Inflation and interest rates will grab the headlines in Australia this week with the all important June quarter consumer price index figures due out on Wednesday.
That’s after the producer price figures are released later this morning.
Export and import price indexes on Friday showed another sharp rise in the country’s terms of trade in the June quarter, despite the impact of the stronger dollar.
The high value of the dollar will be a major positive factor in restraining the rise in the PPI and CPI in the quarter.
Economists forecast a fall in the inflation rate from 1.6% in the March quarter to less than 1% in the three months to June 30.
For example, the AMP’s chief economist Dr Shane Oliver sees a headline CPI rate of 0.7% for the quarter, giving an annual rate for the 2010-11 financial year of 3.4%.
Economists at the NAB also see a headline rate of 0.7% for the quarter.
Others see a rise of 0.8%.
The figures will be used by the RBA staff to prepare new forecasts for inflation and growth to be presented at tomorrow week’s RBA board meeting, and the third State of Monetary Policy to be released Friday week.
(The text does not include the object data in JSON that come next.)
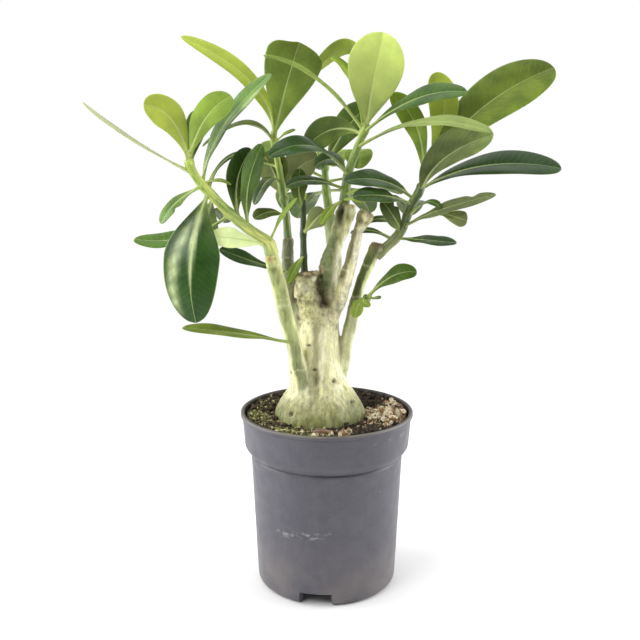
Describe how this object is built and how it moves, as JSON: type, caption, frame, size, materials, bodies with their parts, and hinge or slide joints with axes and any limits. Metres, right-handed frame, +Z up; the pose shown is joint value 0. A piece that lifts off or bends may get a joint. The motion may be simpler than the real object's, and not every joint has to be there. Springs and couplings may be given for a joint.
{
  "type": "potted plant",
  "caption": "Desert rose in a grey nursery pot: a swollen pale caudex forks into pruned branches that carry fans of long, round-tipped green leaves.",
  "frame": {"origin": "middle of the flat pad under the pot, on the surface that the pot stands on", "axes": "+Z up along the pot's axis; -Y towards the viewer of the picture, +X to that viewer's right"},
  "size_m": [0.3064, 0.1804, 0.3751],
  "materials": {
    "grey_plastic": "satin, slightly scuffed",
    "peat": "crumbly moist peat, matt",
    "pale_bark": "smooth pale bark with fine lengthwise flutes",
    "leaf_lime": "young leathery leaf, satin",
    "leaf_green": "leathery leaf, glossy above and dull below",
    "leaf_olive": "leathery leaf, dull underside",
    "leaf_dark": "old leathery leaf, glossy"
  },
  "bodies": {
    "root": {"pot": "grey_plastic", "soil": "peat", "trunk": "pale_bark", "shoot_left": "leaf_green", "shoot_back_left": "leaf_lime", "shoot_centre": "leaf_lime", "shoot_right": "leaf_green", "shoot_small": "leaf_olive", "sprout_right": "leaf_dark", "shoot_back": "leaf_dark", "leaf_low_left": "leaf_green", "leaf_behind_left": "leaf_dark"}
  },
  "joints": []
}
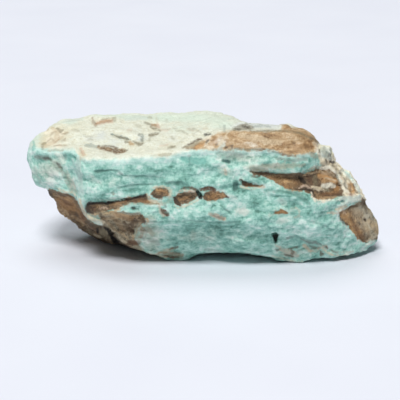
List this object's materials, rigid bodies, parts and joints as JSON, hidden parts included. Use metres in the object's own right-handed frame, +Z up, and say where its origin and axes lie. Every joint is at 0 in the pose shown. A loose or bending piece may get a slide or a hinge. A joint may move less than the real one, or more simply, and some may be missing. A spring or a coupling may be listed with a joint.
{
  "type": "raw chrysoprase",
  "caption": "Hand-sized lump of raw green chrysoprase with a pale weathered top and brown host rock in its hollows, for display lying on a surface.",
  "frame": {"origin": "middle of the stone's footprint box, on the surface it lies on", "axes": "+X along the stone's length, towards its low pointed end; +Z up; the flat green face with the brown hollows faces -Y"},
  "size_m": [0.0981, 0.0448, 0.0378],
  "materials": {
    "chrysoprase_stone": "broken raw stone: waxy blue-green faces, cream weathered crust on top, ochre to dark brown host rock in the hollows and at the lower left"
  },
  "bodies": {
    "root": {"chrysoprase": "chrysoprase_stone"}
  },
  "joints": []
}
But with RBA Governor Glenn Stevens speaking in Sydney tomorrow (it’s an annual speech for a charity), his comments on the economy might help sort out the prospects for a rate rise, but don’t depend on it.
But importantly, the Reserve Bank’s measures of underlying inflation are expected to show a fall as well with the annual rate dropping under the 3% upper level of the RBA’s inflation target range.
Dr Oliver sees the underlying rate falling to 0.7% and the underlying annual rate to 2.5%.
"The expected moderation in the quarterly pace of inflation will likely reflect a slower increase in food prices after the boost from the floods in the March quarter, slower increases in petrol prices, slower seasonal increases in health and education costs and ongoing discounting in consumer discretionary items," Dr Oliver wrote on Friday.
The National Australia Bank wrote in a special note on Friday that ,"The RBA has acknowledged that the June quarter CPI outcome, to be released next week, "would be important in helping to shape views about inflation, and therefore the future path of interest rates".
"Models have not been great in predicting core CPI recently but tend to suggest an outcome of around 0.7% – which is our forecast.
"The risk may well be on the down side as many indicators suggest the March quarter was surprisingly high.
"That said, only a very high outcome of say above 1% could seriously put a near-term rate rise back on the agenda.
"We still see the economy as accelerating into late 2011 – after a temporary slower patch – which will see unemployment falling to 4.5% and the RBA taking out further insurance via a 25 point rise in Dec 2011.
"By that time our forecasts also have core inflation at 3%. Our forecasts also see the need for a final adjustment of 25 points in May 2012 prior to the introduction of the carbon tax.
"Only a recession would likely bring on near term rate cuts – an outcome we judge highly unlikely," the NAB said.
"Recent weakness in economic data releases suggest that inflation may not have accelerated in the June quarter, which would provide the RBA with some additional time to look through the current economic murkiness and to assess the true strength in underlying activity.
"The main challenge faced by the RBA will be finding an appropriate policy setting for a multi-speed economy that is about to embark on a mining investment boom, while preventing worsening conditions in already struggling retail, manufacturing, wholesale and construction industries.
"Despite some recent softness, we expect the economy to bounce back from the flood-induced slowdown, and as the mining boom gathers pace, further strengthening of an already tight labour market will eventuate, which will feed into wage and cost pressures.
"As such, the medium-term outlook is consistent with rising price pressures and further tightening of monetary policy will be required to prevent the inflation genie from getting out of the bottle." the NAB added.
The import and export price figures show the terms of trade hit a new high in the June quarter.
The terms of trade is an index of the ratio of export prices to import prices. High export prices boost domestic income and encourage investment in export industries, while lower import prices mean the buying power of the nation’s income is boosted even more.
Figures from the Australian Bureau of Statistics on Friday showed the export price index rose by 6% in the June quarter while import prices rose by 0.8%.
Over the year to June, the export price index was up by 10.5%, while the import price index actually fell back by 1%.
Westpac economists said the terms of trade "moved higher over the first half of 2011 as the world continued to pay more for our exports, notably, for our key commodity exports.
"The terms of trade for goods increased by 5.2% in Q2, to be 11.7% higher over the year.
"Indeed, the goods terms of trade is up 35% over the last seven quarters, from the low of Q3 2009, and is now 5% above the peak at the end of 2008.